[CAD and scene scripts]
##############################

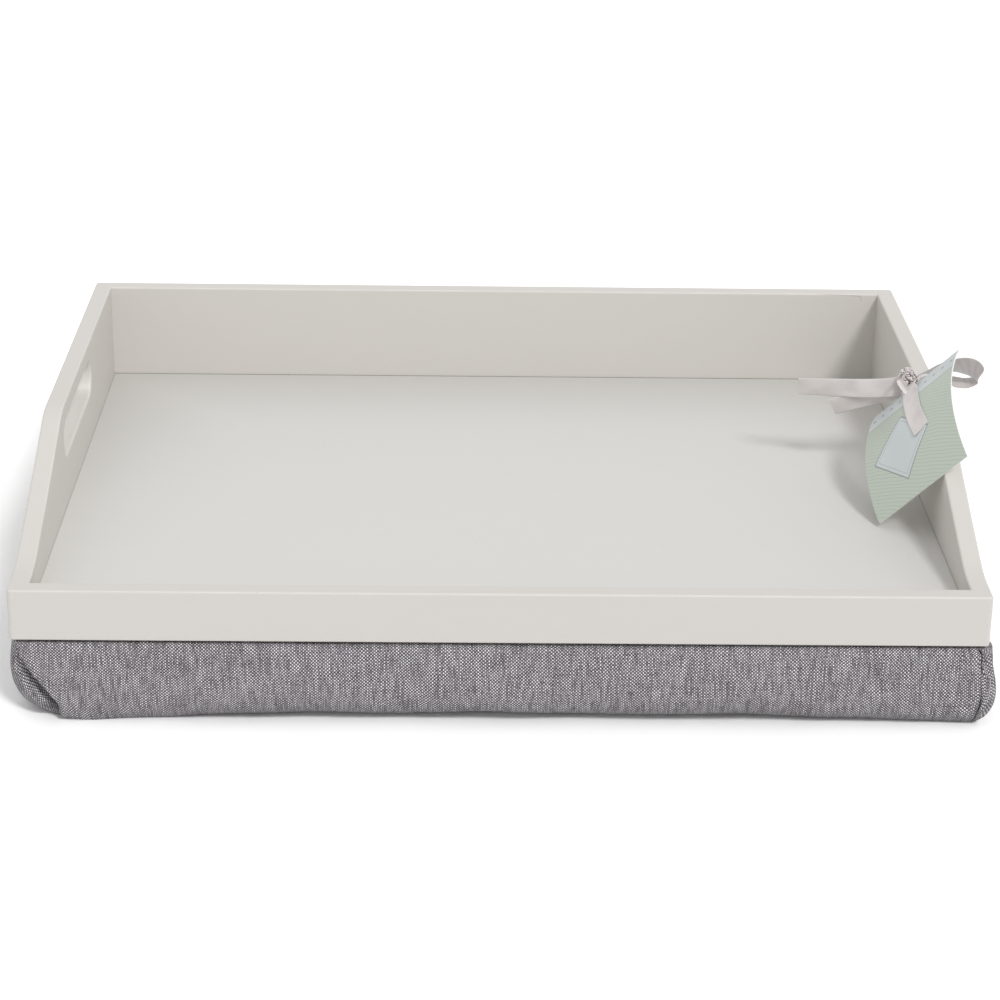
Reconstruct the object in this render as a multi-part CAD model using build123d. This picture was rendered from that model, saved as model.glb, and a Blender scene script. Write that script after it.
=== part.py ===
from build123d import *
import os
from math import asin, atan2, cos, degrees, radians, sin

# Lap tray with cushion: a painted wooden tray that lies on a bead-filled cushion.
# Frame: X to the right, Y to the back, Z up. The origin is on the surface that
# the cushion stands on, under the middle of the tray. All sizes are in millimetres.

# Tray frame
tray_width = 440.0
tray_depth = 330.0
wall = 9.0
front_height = 24.3
back_height = 62.0
outer_corner_round = 2.0
top_edge_round = 1.0
foot_edge_round = 0.7

# Sweep of each side panel from the front rail up to its full height
sweep_start = 24.7
sweep_run = 103.6
sweep_sag = 1.2
sweep_foot_round = 60.0
sweep_shoulder_round = 45.0

# Hand slot in each side panel
slot_length = 100.0
slot_height = 18.0
slot_to_top = 9.0
slot_behind_sweep = 2.2
slot_edge_round = 1.5

# Base panel, held in a groove that runs round inside the walls
panel_thickness = 3.0
panel_lift = 9.0
groove_depth = 4.0
groove_end_play = 0.4
groove_face_play = 0.05

# Panel pins that hold the front rail and the back wall to the side panels
pin_radius = 0.7
pin_length = 25.0
pin_head_radius = 1.3
pin_head_thickness = 0.9
pin_punch_depth = 1.2
pin_hole_play = 0.02
front_pin_height_shares = (0.2, 0.76)
back_pin_height_shares = (0.08, 0.45, 0.85)

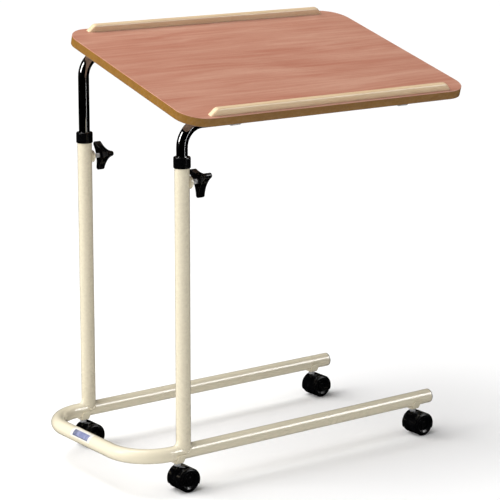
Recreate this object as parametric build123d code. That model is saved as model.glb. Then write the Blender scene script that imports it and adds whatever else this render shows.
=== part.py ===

##############################

■ **Written problem**
Reproduce the material in full, with no word added or dropped.

■ **Output for this task**
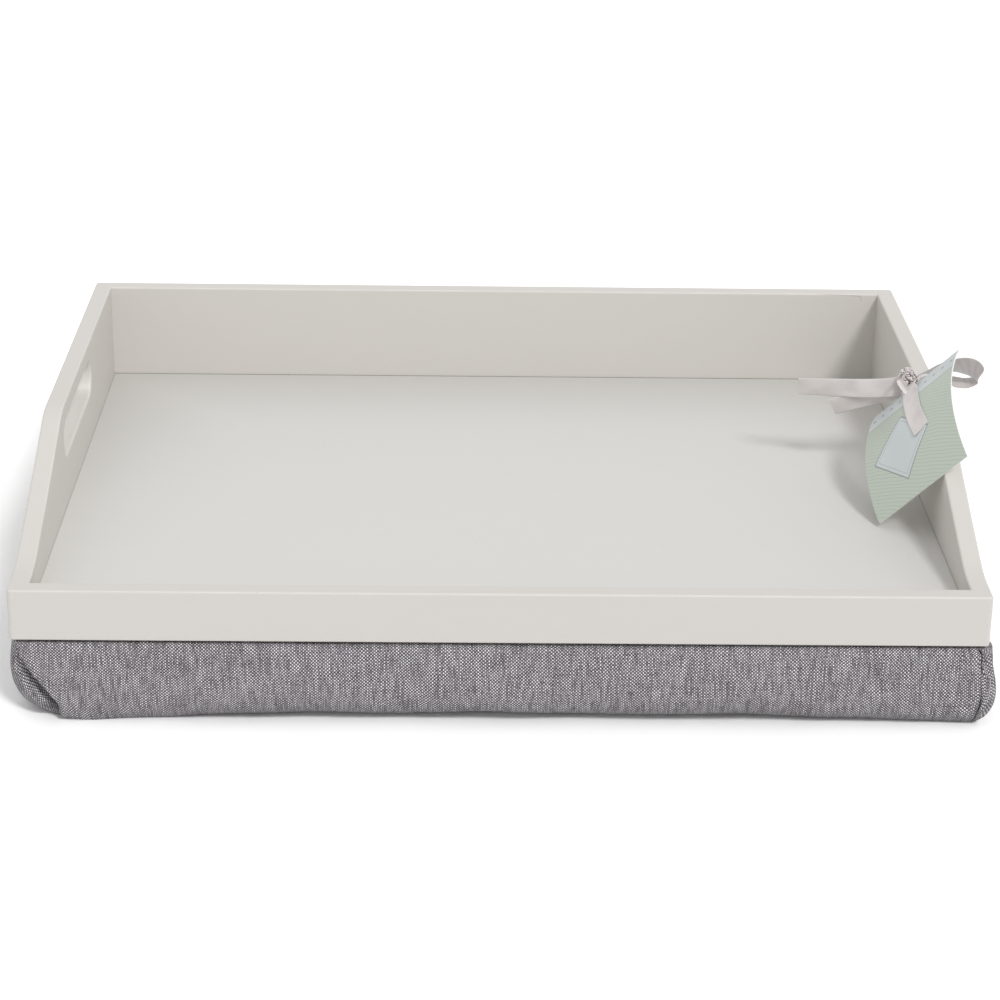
Reconstruct the object in this render as a multi-part CAD model using build123d. This picture was rendered from that model, saved as model.glb, and a Blender scene script. Write that script after it.
=== part.py ===
from build123d import *
import os
from math import asin, atan2, cos, degrees, radians, sin

# Lap tray with cushion: a painted wooden tray that lies on a bead-filled cushion.
# Frame: X to the right, Y to the back, Z up. The origin is on the surface that
# the cushion stands on, under the middle of the tray. All sizes are in millimetres.

# Tray frame
tray_width = 440.0
tray_depth = 330.0
wall = 9.0
front_height = 24.3
back_height = 62.0
outer_corner_round = 2.0
top_edge_round = 1.0
foot_edge_round = 0.7

# Sweep of each side panel from the front rail up to its full height
sweep_start = 24.7
sweep_run = 103.6
sweep_sag = 1.2
sweep_foot_round = 60.0
sweep_shoulder_round = 45.0

# Hand slot in each side panel
slot_length = 100.0
slot_height = 18.0
slot_to_top = 9.0
slot_behind_sweep = 2.2
slot_edge_round = 1.5

# Base panel, held in a groove that runs round inside the walls
panel_thickness = 3.0
panel_lift = 9.0
groove_depth = 4.0
groove_end_play = 0.4
groove_face_play = 0.05

# Panel pins that hold the front rail and the back wall to the side panels
pin_radius = 0.7
pin_length = 25.0
pin_head_radius = 1.3
pin_head_thickness = 0.9
pin_punch_depth = 1.2
pin_hole_play = 0.02
front_pin_height_shares = (0.2, 0.76)
back_pin_height_shares = (0.08, 0.45, 0.85)

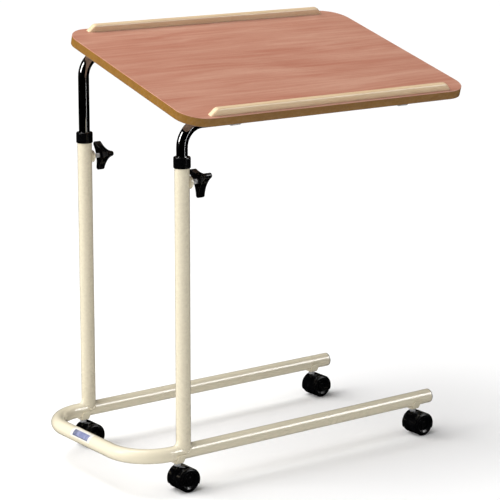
Recreate this object as parametric build123d code. That model is saved as model.glb. Then write the Blender scene script that imports it and adds whatever else this render shows.
=== part.py ===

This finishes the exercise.